Aperture plays a direct role because a wider opening (lower f-number) creates a wider cone of light hitting the sensor. Points outside the focus plane produce larger blur spots at wide apertures than at narrow ones. This is why shooting at f/2.8 gives you a thin slice of sharpness while f/16 keeps most of a landscape looking crisp.

The Link to Hyperfocal Distance

Hyperfocal distance is the focus distance that maximizes depth of field for a given lens and aperture. When you focus at this distance, everything from half that distance to infinity falls within acceptable sharpness. Landscape photographers use it constantly.

The formula is: focal length squared, divided by (f-number multiplied by the circle of confusion). So for a 50 mm lens at f/11 with a full frame circle of confusion of 0.03 mm, the hyperfocal distance works out to about 7.6 meters. Focus there, and everything from roughly 3.8 meters to infinity should appear sharp in your final image.

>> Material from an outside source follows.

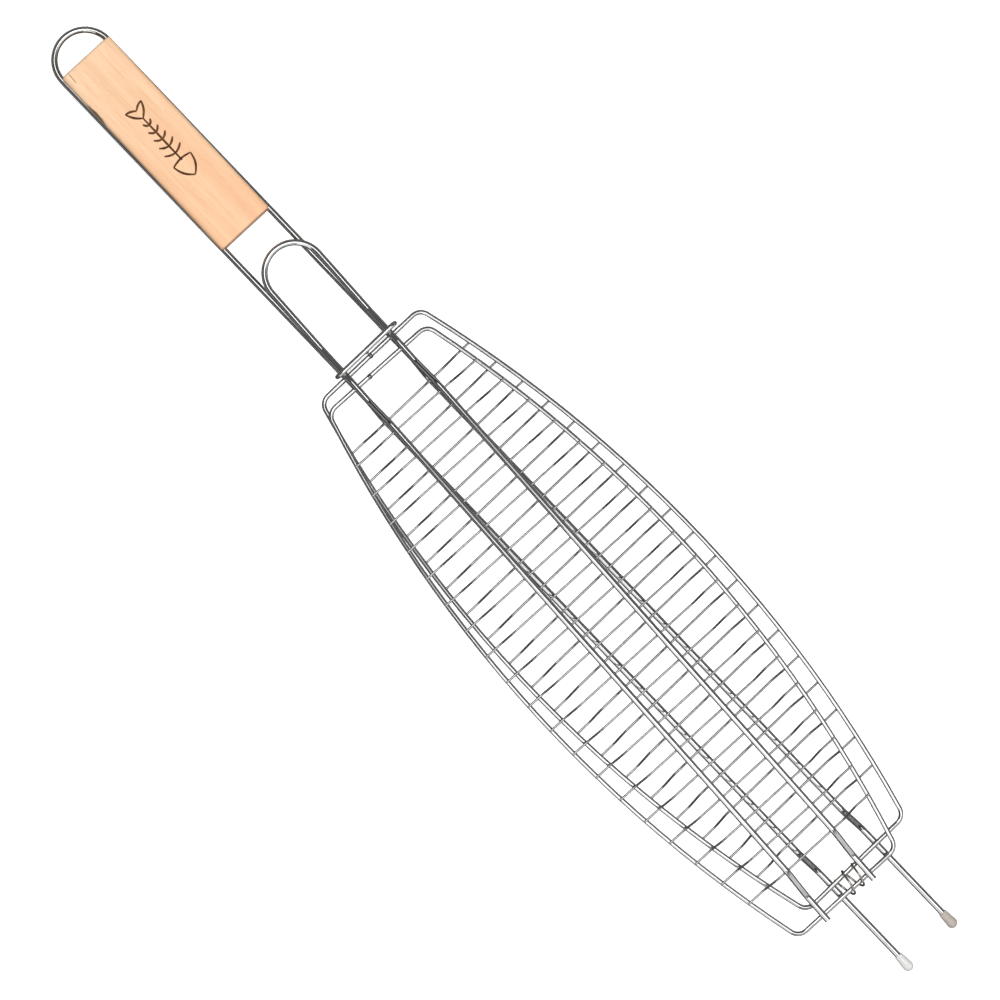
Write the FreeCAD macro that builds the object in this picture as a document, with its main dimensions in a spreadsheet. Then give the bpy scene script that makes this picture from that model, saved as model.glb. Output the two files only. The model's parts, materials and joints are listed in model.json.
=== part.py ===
import FreeCAD, Part
import math
import os
import re
import Sketcher
from FreeCAD import Placement, Rotation, Vector

# Grill basket for fish: two hinged halves of welded steel wire on a long handle.
#
# Each half is a closed wire frame with bent cross wires and a long U-shaped rod along it. The
# lower half's rod carries the wooden grip and the hanging loop, and its two free ends reach past
# the basket as legs with soft caps. The upper half's shorter rod folds down onto the lower one,
# where a sliding ring locks them. A loose wire coil round both far bars is the hinge.
#
# Every wire is drawn as one half of its centreline, swept and mirrored. +X runs from the hanging
# loop to the legs, +Y across the basket, +Z up. The origin is under the middle of the basket.

doc = FreeCAD.newDocument("grill_basket")

# --- Driving dimensions, in millimetres and degrees ---------------------------------------------

SIZES = {
    # wire gauges
    "rod_diameter": 4.0,
    "frame_wire": 3.0,
    "cross_wire": 1.5,
    "ring_wire": 2.8,
    "coil_wire": 1.4,
    "weld_gap": 0.03,
    # frames
    "frame_length": 432.0,
    "lower_half_width": 70.4,
    "upper_half_width": 69.2,
    "side_radius": 830.0,
    "corner_radius": 7.5,
    "frame_rise": 3.2,
    # cross wires
    "wire_count": 19,
    "wire_pitch": 20.0,
    "flange_length": 12.0,
    "slope_run": 9.6,
    "basket_depth": 10.0,
    "wire_overhang": 0.9,
    "wire_bend": 4.0,
    # rods
    "rod_spacing": 38.0,
    "rod_bend": 6.0,
    "nest_gap": 0.2,
    "lower_loop_reach": 271.9,
    "lower_step_start": 18.5,
    "lower_step_end": 32.5,
    "lower_step_back": 26.5,
    "lower_step_out": 12.5,
    "leg_reach": 66.8,
    "upper_loop_reach": 97.0,
    "splay_start": 32.0,
    "splay_end": 4.0,
    "upper_step_start": 12.0,
    "upper_step_end": 31.0,
    "upper_step_back": 35.0,
    "upper_step_out": 16.0,
    "upper_stub": 4.4,
    # how the upper half sits on the lower one
    "upper_advance": 9.4,
    "upper_rod_skew": 2.2,
    "upper_mesh_skew": 1.75,
    "lower_mesh_shift": 0.9,
    # grip
    "grip_length": 144.0,
    "grip_width": 39.4,
    "grip_thickness": 19.0,
    "grip_edge": 3.0,
    "grip_end_edge": 1.0,
    "grip_start": 18.5,
    "grip_yaw": 0.6,
    "groove_width": 4.1,
    "groove_depth": 3.7,
    # locking ring
    "ring_inner_width": 45.0,
    "ring_inner_height": 12.7,
    "ring_bend": 3.4,
    "ring_butt_gap": 0.5,
    "ring_setback": 4.2,
    "ring_side_shift": 1.35,
    "ring_lean": 4.0,
    "ring_lift": 0.1,
    # hinge coil
    "coil_radius": 7.7,
    "coil_pitch": 7.6,
    "coil_turns": 1.9,
    "coil_offset": 5.1,
    "coil_rise": 1.0,
    "coil_side": 16.0,
    "coil_start_angle": 162.0,
    # leg caps
    "cap_bore": 2.03,
    "cap_neck": 2.6,
    "cap_bulb": 3.4,
    "cap_taper": 8.6,
    "cap_depth": 8.0,
    "cap_overlap": 7.5,
}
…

The circle of confusion value you plug into this formula directly changes the result. Use a stricter value (say 0.02 mm instead of 0.03 mm) and the hyperfocal distance pushes farther out, meaning you need to focus farther away and your near-sharp boundary moves farther from the camera. This matters when you’re trying to include a close foreground element in a sharp landscape.

When Standard Values Fall Short

The traditional 0.03 mm standard for full frame was established during the film era, assuming a modest 8×10 inch print viewed at arm’s length. Modern photography regularly breaks those assumptions. If you’re printing large (20×30 inches or bigger), displaying on a high-resolution monitor where viewers can zoom to 100%, or cropping heavily, the standard values are too generous. Blur that would have been invisible in a small print becomes obvious.

High-resolution sensors compound this. A 60-megapixel full frame sensor captures so much detail that pixel-level viewing reveals blur the traditional 0.03 mm standard considers acceptable. Some photographers working with high-megapixel bodies use a circle of confusion closer to 0.02 mm or even smaller for their depth of field calculations, essentially applying the same rigor that APS-C standards would demand.

The key insight is that the circle of confusion value isn’t about the sensor’s pixel count. It’s about the combination of sensor size and how much you enlarge the final image. A 60-megapixel sensor printed at 8×10 inches and viewed at normal distance still looks sharp with the traditional 0.03 mm standard. But if you’re cropping to 50% of the frame and printing large, your effective enlargement has doubled, and the circle of confusion you should use drops accordingly.

Practical Takeaways for Shooting

Most depth of field calculators and apps let you choose or adjust the circle of confusion value. If you mostly share images on social media or make modest prints, the default values for your sensor size work fine. If you regularly make large prints, crop aggressively, or pixel-peep your work, tighten the value by 30 to 50 percent. You’ll get more conservative (and more honest) depth of field estimates.

When shooting landscapes at the hyperfocal distance, remember that “sharp to infinity” depends entirely on which circle of confusion value you trust. Many experienced landscape photographers focus slightly beyond the calculated hyperfocal point as insurance, especially if they plan to print large. The math gives you a boundary, not a guarantee, because the boundary itself is based on a subjective definition of sharpness.

The circle of confusion also explains why the same lens and aperture setting produces different depth of field on different camera bodies. A 50 mm lens at f/8 on a full frame camera has a different depth of field than the same lens on an APS-C body, partly because the smaller sensor’s stricter circle of confusion standard narrows the acceptable range. This is separate from the crop factor’s effect on field of view, though both contribute to the different look you get from different sensor sizes.